GOAL: Copy out all of the material exactly as presented.

SUPPLIED INFORMATION:
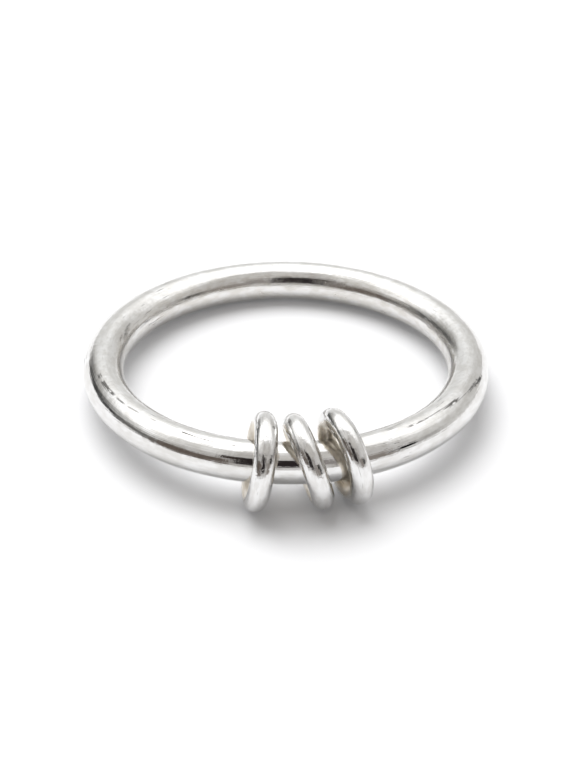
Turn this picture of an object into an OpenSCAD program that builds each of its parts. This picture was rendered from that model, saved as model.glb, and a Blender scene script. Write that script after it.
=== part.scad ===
// Spinner ring: a round-wire band for the finger with three small closed rings loose on it.
// It lies as it is put down: the back of the band rests on the surface, and its front rests
// in the small rings, which stand on the surface and lean. Millimetres, +Z up.

/* [Band] */
// Width of the hole for the finger
finger_d = 17.3; // [14:0.1:22]
// Thickness of the band's round wire
band_wire_d = 2.15; // [1.6:0.05:2.6]

/* [Small rings] */
// Thickness of the small rings' round wire
ring_wire_d = 1.15; // [0.8:0.05:1.6]
// How much wider the hole of a small ring is than the band's wire
hole_play = 0.65; // [0.4:0.05:1.2]

/* [How the small rings lie] */
// Least gap between the band's wire and a small ring
wire_gap = 0.04; // [0.02:0.01:0.08]
// Gap between the left and the middle ring
left_gap = 0.3; // [0.1:0.05:1]
// Gap between the middle and the right ring
right_gap = 0.3; // [0.1:0.05:1]
// Place of the middle ring, in degrees round the band from its front
middle_place = 6.7; // [-20:0.1:20]

/* [Hidden] */
$fn = 96;

// Radius of each wire, and of the circle that its middle follows
band_r = band_wire_d / 2;
ring_r = ring_wire_d / 2;
band_loop = finger_d / 2 + band_r;
ring_loop = (band_wire_d + hole_play) / 2 + ring_r;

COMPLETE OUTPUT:
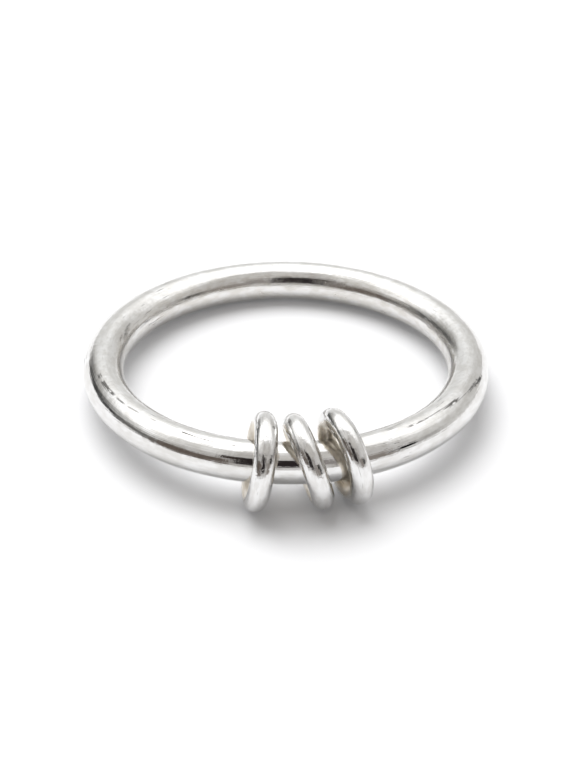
Turn this picture of an object into an OpenSCAD program that builds each of its parts. This picture was rendered from that model, saved as model.glb, and a Blender scene script. Write that script after it.
=== part.scad ===
// Spinner ring: a round-wire band for the finger with three small closed rings loose on it.
// It lies as it is put down: the back of the band rests on the surface, and its front rests
// in the small rings, which stand on the surface and lean. Millimetres, +Z up.

/* [Band] */
// Width of the hole for the finger
finger_d = 17.3; // [14:0.1:22]
// Thickness of the band's round wire
band_wire_d = 2.15; // [1.6:0.05:2.6]

/* [Small rings] */
// Thickness of the small rings' round wire
ring_wire_d = 1.15; // [0.8:0.05:1.6]
// How much wider the hole of a small ring is than the band's wire
hole_play = 0.65; // [0.4:0.05:1.2]

/* [How the small rings lie] */
// Least gap between the band's wire and a small ring
wire_gap = 0.04; // [0.02:0.01:0.08]
// Gap between the left and the middle ring
left_gap = 0.3; // [0.1:0.05:1]
// Gap between the middle and the right ring
right_gap = 0.3; // [0.1:0.05:1]
// Place of the middle ring, in degrees round the band from its front
middle_place = 6.7; // [-20:0.1:20]

/* [Hidden] */
$fn = 96;

// Radius of each wire, and of the circle that its middle follows
band_r = band_wire_d / 2;
ring_r = ring_wire_d / 2;
band_loop = finger_d / 2 + band_r;
ring_loop = (band_wire_d + hole_play) / 2 + ring_r;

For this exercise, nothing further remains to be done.